[Stated problem] Repeat the lines that follow, leaving nothing out.

[Data lines]

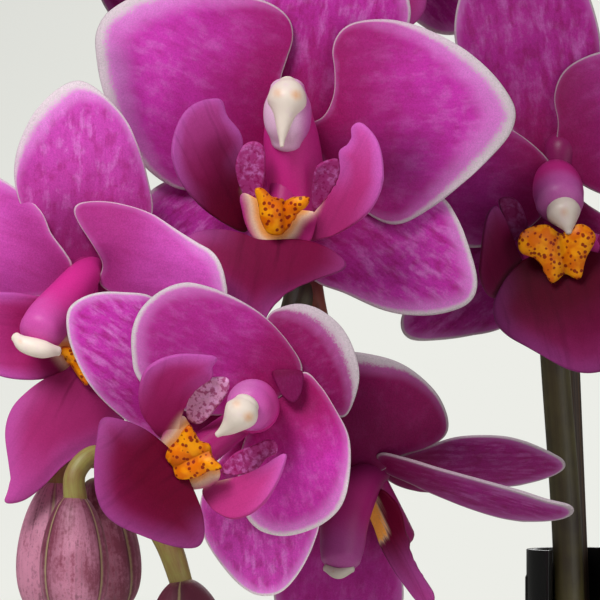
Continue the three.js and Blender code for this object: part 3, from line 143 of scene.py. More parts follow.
BLADES_C = {
    "petal_fold": Blade([3.6, 4.7], [4.2, 0.3], [-1.1, -0.9, 0.4, 0, 0.5, 0], [
        [1.4, 4.6], [3.3, 5], [5.6, 4.7], [5.7, 2.8], [5.1, 1], [4.2, 0.3], [2.9, 1.3], [2.1, 2.8]]),
    "petal_upper": Blade([3.2, 2.1], [-18, 10.4], [0, -4, 4.6, 0, 1.2, 0], [
        [5.7, 4.7], [3.6, 8.8], [0.3, 12.4], [-3.6, 14.9], [-7.8, 16.6], [-11.1, 17], [-14.2, 15.9],
        [-16.8, 13.6], [-18.1, 10.7], [-18.2, 7.4], [-17.4, 3.8], [-14.2, 0.7], [-8.6, -1.4], [-2.4, -1],
        [2.5, 1]]),
    "petal_right": Blade([3.6, 1.8], [8.8, -16.4], [0, -4, 4.6, 0, 1.2, 0], [
        [5.7, 4.7], [8.2, 2.6], [10.4, -0.8], [12, -3.9], [12.4, -7], [12.1, -10.7], [11.1, -14.1],
        [8.9, -16.4], [6, -17.8], [2.9, -18.4], [0, -17.7], [-2.2, -15.7], [-3.3, -11.8], [-3.1, -7],
        [-1, -1.8], [2.5, 1.8]]),
    "dorsal": Blade([0, 1.8], [12.8, 9], [3, -1.5, 1.5, 0, 1, 0], [
        [0, 1.4], [0, 7.7], [0.7, 12.2], [2.6, 13.6], [5.4, 14.1], [8.4, 13.1], [11, 11], [12.7, 8.1],
        [13.6, 4.6], [13.1, 1.1], [11.4, -1.9], [8.1, -0.4], [3.9, 0.7]]),
    "lateral_left": Blade([-4.2, -1.5], [-26.7, 12.4], [4, -1.5, 0.5, 0, 0.8, 0], [
        [-3.8, -0.7], [-8.6, 6.3], [-12.5, 12.5], [-15.6, 15.2], [-19.2, 15.7], [-22.8, 15.7],
        [-25.6, 14.8], [-27.3, 13.1], [-27.3, 9.9], [-26.2, 6.5], [-24.2, 2.8], [-21.4, -0.4],
        [-17.3, -3.5], [-12.1, -5.7], [-6.5, -4.9]]),
    "lateral_low": Blade([-1.9, -4.9], [0.1, -26.9], [4, -1.5, 1, 0, 0.8, 0], [
        [-1.7, -3.5], [-6.5, -8.4], [-8.6, -13.2], [-8.5, -17.4], [-7.5, -20], [-5.2, -23.2],
        [-2.6, -25.8], [0, -26.9], [2.8, -26.3], [5.3, -23.5], [7.2, -19.6], [8.1, -16], [7, -11.1],
        [3.2, -5.6]]),
    "side_left": Blade([-11.7, -4.6], [-7.9, 7], [-4, -8, 2, -2, -1.5, 0], [
        [-12, -5.7], [-13.8, -4.6], [-15.3, -2.9], [-16.6, -0.7], [-16.8, 2.1], [-16, 4.7], [-14.1, 6.4],
        [-11.4, 7.2], [-8.6, 7.2], [-6, 6.7], [-6.7, 5.4], [-6.7, 4], [-8.8, 2.6], [-10.3, 1.1],
        [-11.3, -1.4], [-11.4, -3.8]]),
    "side_right": Blade([-7.5, -11.4], [3.2, -7], [-4, -8, 2, 2, -1.5, 0], [
        [-8.2, -11.8], [-7.5, -13.4], [-6, -14.8], [-4, -15.5], [-1.7, -14.8], [0.3, -13.2], [1.8, -11.1],
        [2.9, -8.8], [3.5, -6.5], [2.1, -7], [0.3, -8.2], [-2.4, -9.5], [-5.6, -10.3], [-7.2, -10.6]]),
    "flap_left": Blade([-9.3, -1.8], [-5, 3.5], [-4.4, -3, 0, 0, -0.5, 0], [
        [-4.5, 3.8], [-6.5, 4], [-8.6, 3.2], [-10, 1.4], [-10.4, -0.7], [-10, -2.2], [-8.2, -2.4],
        [-6.1, -0.1], [-4.7, 1.7]]),
    "flap_right": Blade([-5, -8.8], [1.7, -5], [-4.4, -3, 0, 0, -0.5, 0], [
        [2.1, -5], [0.8, -4.6], [-1.1, -5.4], [-3.3, -6.3], [-5, -7.8], [-5.7, -9.3], [-3.3, -9.6],
        [-0.8, -8.9], [0.6, -7.1], [2.1, -6.5]]),
    "midlobe": Blade([-10.6, -7.9], [-20, -15.7], [-6, -6, 3, 0, 1.2, 0], [
        [-22.1, -1.7], [-19.8, -1.7], [-16.7, -2.9], [-13.8, -4.9], [-11.7, -7], [-10.2, -9.7],
        [-9, -12.4], [-8.1, -15], [-7.8, -17.7], [-8.5, -19.3], [-10.3, -19.6], [-12.8, -19.1],
        [-16.3, -17.8], [-19.6, -16.4], [-21.7, -14.6], [-22.8, -11.8], [-23, -7.9], [-22.7, -4.5]]),
    "callus": Blade([-11.1, -7.9], [-7, -6], [-7.6, -1.4, 0, 0, -0.6, 0], [
        [-9.7, -2.4], [-8.8, -4.6], [-7, -5.3], [-6.8, -6.7], [-5.3, -8.5], [-7.2, -8.9], [-8.6, -9.7],
        [-11.4, -10], [-12.2, -8.2], [-13.1, -7], [-12.5, -5.6], [-11.6, -4.7], [-10.6, -3.2]]),
    "cup": Blade([-12, -9.6], [-7.6, -4], [-5.2, 0.4, 0, 0, -0.4, 0], [
        [-10.8, -1.3], [-12.4, -2.1], [-13.9, -4.4], [-14.2, -7.4], [-13, -9.8], [-11, -11.4],
        [-8.6, -11.5], [-6.4, -10.8], [-5.6, -9.2], [-6.8, -7.4], [-8.5, -4.8], [-10, -2.4]]),
}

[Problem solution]
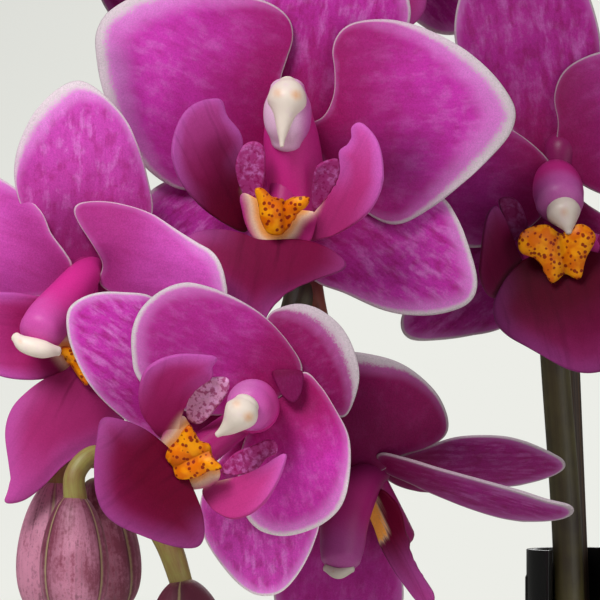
Continue the three.js and Blender code for this object: part 3, from line 143 of scene.py. More parts follow.
BLADES_C = {
    "petal_fold": Blade([3.6, 4.7], [4.2, 0.3], [-1.1, -0.9, 0.4, 0, 0.5, 0], [
        [1.4, 4.6], [3.3, 5], [5.6, 4.7], [5.7, 2.8], [5.1, 1], [4.2, 0.3], [2.9, 1.3], [2.1, 2.8]]),
    "petal_upper": Blade([3.2, 2.1], [-18, 10.4], [0, -4, 4.6, 0, 1.2, 0], [
        [5.7, 4.7], [3.6, 8.8], [0.3, 12.4], [-3.6, 14.9], [-7.8, 16.6], [-11.1, 17], [-14.2, 15.9],
        [-16.8, 13.6], [-18.1, 10.7], [-18.2, 7.4], [-17.4, 3.8], [-14.2, 0.7], [-8.6, -1.4], [-2.4, -1],
        [2.5, 1]]),
    "petal_right": Blade([3.6, 1.8], [8.8, -16.4], [0, -4, 4.6, 0, 1.2, 0], [
        [5.7, 4.7], [8.2, 2.6], [10.4, -0.8], [12, -3.9], [12.4, -7], [12.1, -10.7], [11.1, -14.1],
        [8.9, -16.4], [6, -17.8], [2.9, -18.4], [0, -17.7], [-2.2, -15.7], [-3.3, -11.8], [-3.1, -7],
        [-1, -1.8], [2.5, 1.8]]),
    "dorsal": Blade([0, 1.8], [12.8, 9], [3, -1.5, 1.5, 0, 1, 0], [
        [0, 1.4], [0, 7.7], [0.7, 12.2], [2.6, 13.6], [5.4, 14.1], [8.4, 13.1], [11, 11], [12.7, 8.1],
        [13.6, 4.6], [13.1, 1.1], [11.4, -1.9], [8.1, -0.4], [3.9, 0.7]]),
    "lateral_left": Blade([-4.2, -1.5], [-26.7, 12.4], [4, -1.5, 0.5, 0, 0.8, 0], [
        [-3.8, -0.7], [-8.6, 6.3], [-12.5, 12.5], [-15.6, 15.2], [-19.2, 15.7], [-22.8, 15.7],
        [-25.6, 14.8], [-27.3, 13.1], [-27.3, 9.9], [-26.2, 6.5], [-24.2, 2.8], [-21.4, -0.4],
        [-17.3, -3.5], [-12.1, -5.7], [-6.5, -4.9]]),
    "lateral_low": Blade([-1.9, -4.9], [0.1, -26.9], [4, -1.5, 1, 0, 0.8, 0], [
        [-1.7, -3.5], [-6.5, -8.4], [-8.6, -13.2], [-8.5, -17.4], [-7.5, -20], [-5.2, -23.2],
        [-2.6, -25.8], [0, -26.9], [2.8, -26.3], [5.3, -23.5], [7.2, -19.6], [8.1, -16], [7, -11.1],
        [3.2, -5.6]]),
    "side_left": Blade([-11.7, -4.6], [-7.9, 7], [-4, -8, 2, -2, -1.5, 0], [
        [-12, -5.7], [-13.8, -4.6], [-15.3, -2.9], [-16.6, -0.7], [-16.8, 2.1], [-16, 4.7], [-14.1, 6.4],
        [-11.4, 7.2], [-8.6, 7.2], [-6, 6.7], [-6.7, 5.4], [-6.7, 4], [-8.8, 2.6], [-10.3, 1.1],
        [-11.3, -1.4], [-11.4, -3.8]]),
    "side_right": Blade([-7.5, -11.4], [3.2, -7], [-4, -8, 2, 2, -1.5, 0], [
        [-8.2, -11.8], [-7.5, -13.4], [-6, -14.8], [-4, -15.5], [-1.7, -14.8], [0.3, -13.2], [1.8, -11.1],
        [2.9, -8.8], [3.5, -6.5], [2.1, -7], [0.3, -8.2], [-2.4, -9.5], [-5.6, -10.3], [-7.2, -10.6]]),
    "flap_left": Blade([-9.3, -1.8], [-5, 3.5], [-4.4, -3, 0, 0, -0.5, 0], [
        [-4.5, 3.8], [-6.5, 4], [-8.6, 3.2], [-10, 1.4], [-10.4, -0.7], [-10, -2.2], [-8.2, -2.4],
        [-6.1, -0.1], [-4.7, 1.7]]),
    "flap_right": Blade([-5, -8.8], [1.7, -5], [-4.4, -3, 0, 0, -0.5, 0], [
        [2.1, -5], [0.8, -4.6], [-1.1, -5.4], [-3.3, -6.3], [-5, -7.8], [-5.7, -9.3], [-3.3, -9.6],
        [-0.8, -8.9], [0.6, -7.1], [2.1, -6.5]]),
    "midlobe": Blade([-10.6, -7.9], [-20, -15.7], [-6, -6, 3, 0, 1.2, 0], [
        [-22.1, -1.7], [-19.8, -1.7], [-16.7, -2.9], [-13.8, -4.9], [-11.7, -7], [-10.2, -9.7],
        [-9, -12.4], [-8.1, -15], [-7.8, -17.7], [-8.5, -19.3], [-10.3, -19.6], [-12.8, -19.1],
        [-16.3, -17.8], [-19.6, -16.4], [-21.7, -14.6], [-22.8, -11.8], [-23, -7.9], [-22.7, -4.5]]),
    "callus": Blade([-11.1, -7.9], [-7, -6], [-7.6, -1.4, 0, 0, -0.6, 0], [
        [-9.7, -2.4], [-8.8, -4.6], [-7, -5.3], [-6.8, -6.7], [-5.3, -8.5], [-7.2, -8.9], [-8.6, -9.7],
        [-11.4, -10], [-12.2, -8.2], [-13.1, -7], [-12.5, -5.6], [-11.6, -4.7], [-10.6, -3.2]]),
    "cup": Blade([-12, -9.6], [-7.6, -4], [-5.2, 0.4, 0, 0, -0.4, 0], [
        [-10.8, -1.3], [-12.4, -2.1], [-13.9, -4.4], [-14.2, -7.4], [-13, -9.8], [-11, -11.4],
        [-8.6, -11.5], [-6.4, -10.8], [-5.6, -9.2], [-6.8, -7.4], [-8.5, -4.8], [-10, -2.4]]),
}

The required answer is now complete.